Take a look at an issue here where I (misguidedly) bring up missings in NaNMath.jl. The package maintainer fairly says that they don't anticipate their package being used in a context where missing values would be a concern.

That is to say, the space of "values that should always propagate missings" might be quite small. But of course means we would inevitably have gotchas where we have to say "No, that type doesn't support missings, use lift." The inconsistency would be tiring.

nalimilan commented 6 years ago

AFAICT NaNMath is a different question, as NaNMath.mean is a completely separate function from Statistics.mean. Better discuss that in the relevant issue.

ExpandingMan commented 5 years ago

I've just rather unexpectedly run into the lack of methods for + and - involving TimeType.

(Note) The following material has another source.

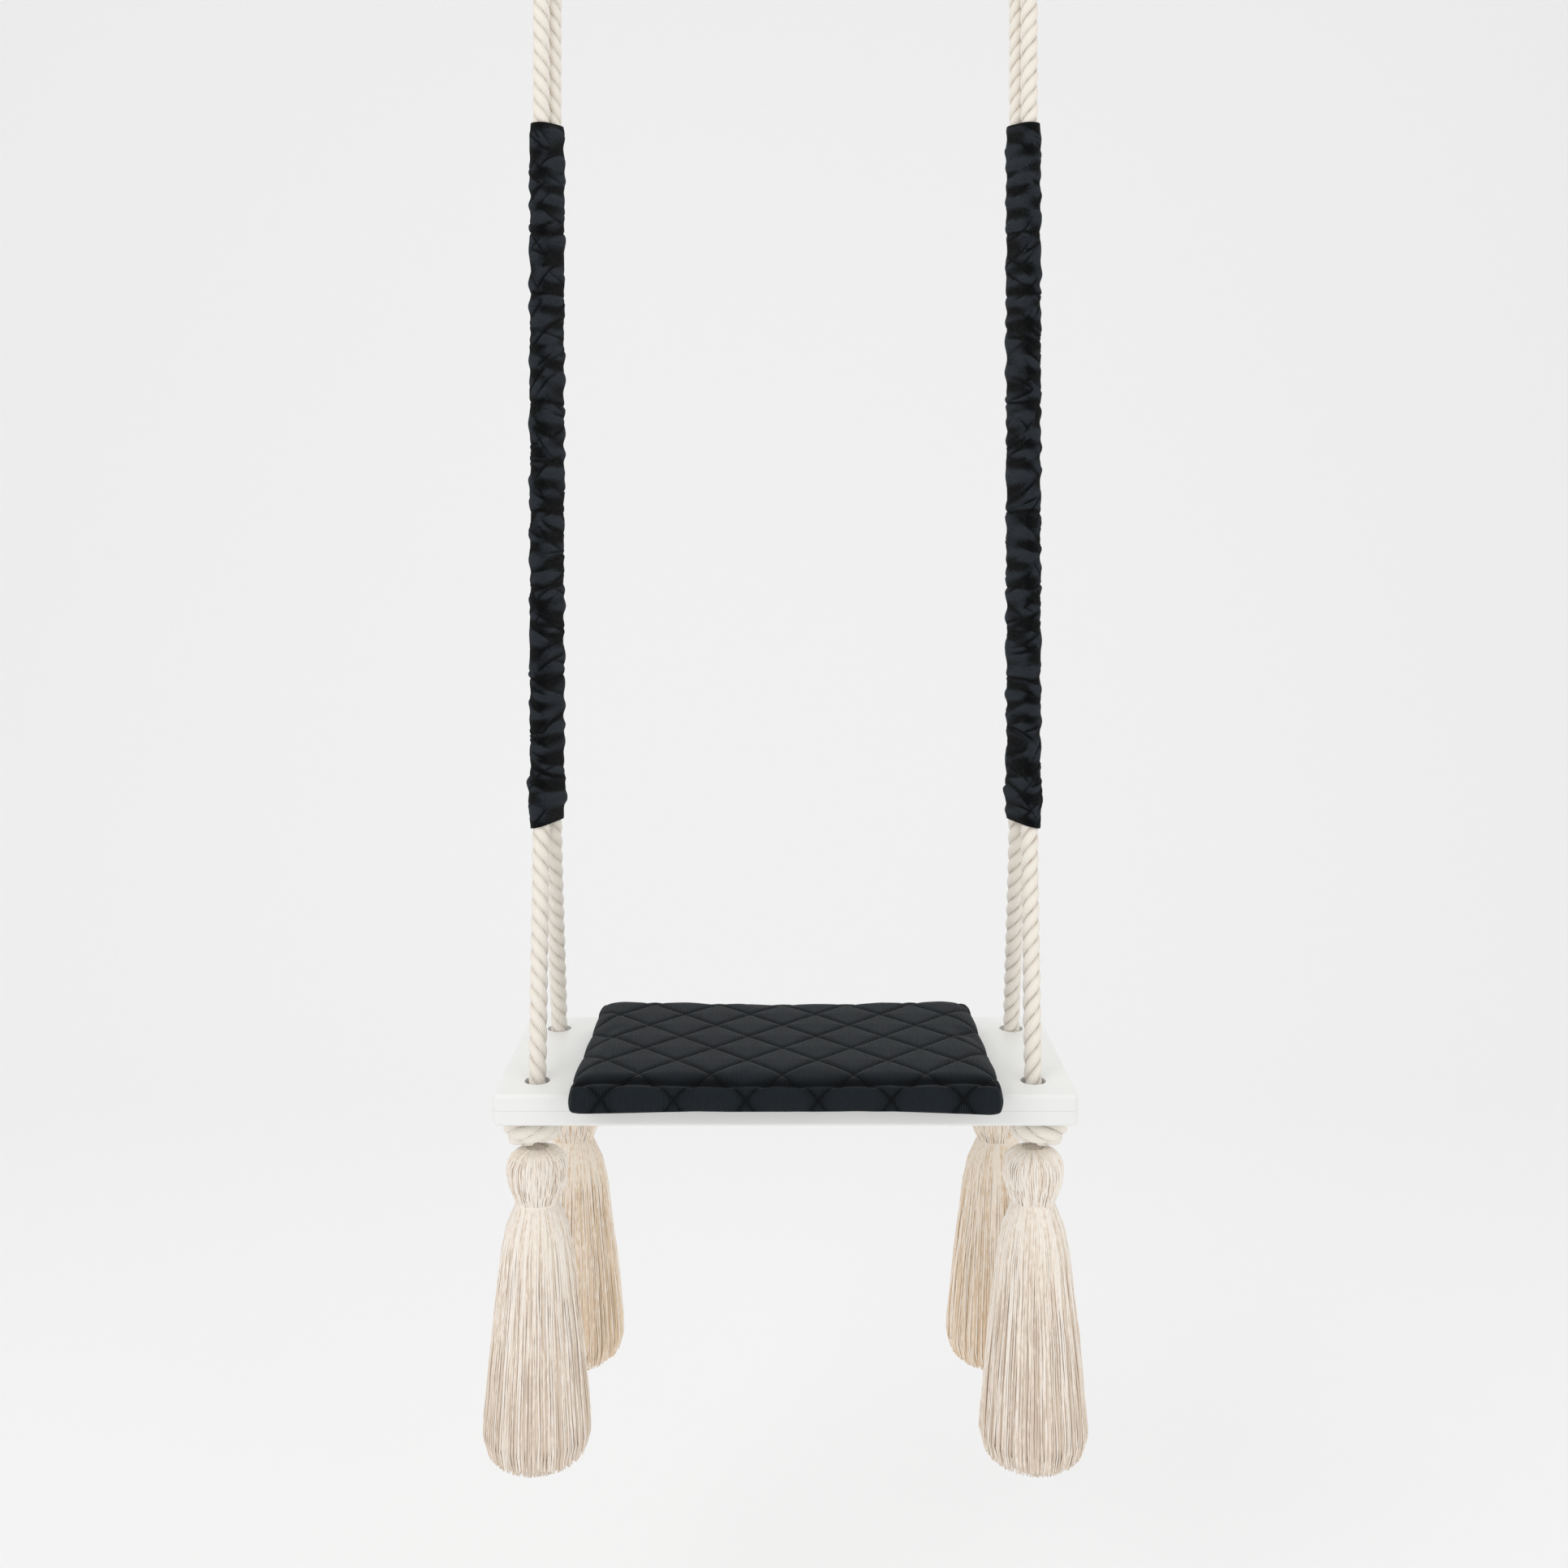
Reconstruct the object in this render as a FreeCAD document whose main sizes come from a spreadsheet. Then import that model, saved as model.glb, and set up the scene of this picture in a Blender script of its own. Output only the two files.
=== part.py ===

Is there any consensus around this? I can make a PR if everyone agrees to support it for + and -. I'm certainly open to arguments about why we should not, but as the lack of these methods came as a surprise to me today, I suspect they'll come as a surprise to many other people as well.

EconometricsBySimulation commented 5 years ago

@ExpandingMan I think there are some good methods using + or -. Only you need to make whatever type you are adding is a date type such as now()+Day(1). I think the reasoning is sound since you might want to add a second or a minute to the date/time. Whether it should be implied what the user is trying to do when you have a date object plus an integer might be a reasonable suggestion. Date(now()) + 1 Of course it is easy to add such methods: Base.:+(x::Date, y::Integer) = x + Day(y)

nilshg commented 4 years ago

I'm in the same boat as @ExpandingMan here - I've actually been using passmissing(i)(x, y) for a while, but it seems uncontroversial (and largely agreed in this thread) that Date(2020, 8, 26) + missing should return missing?

Are there any reasons not to add this?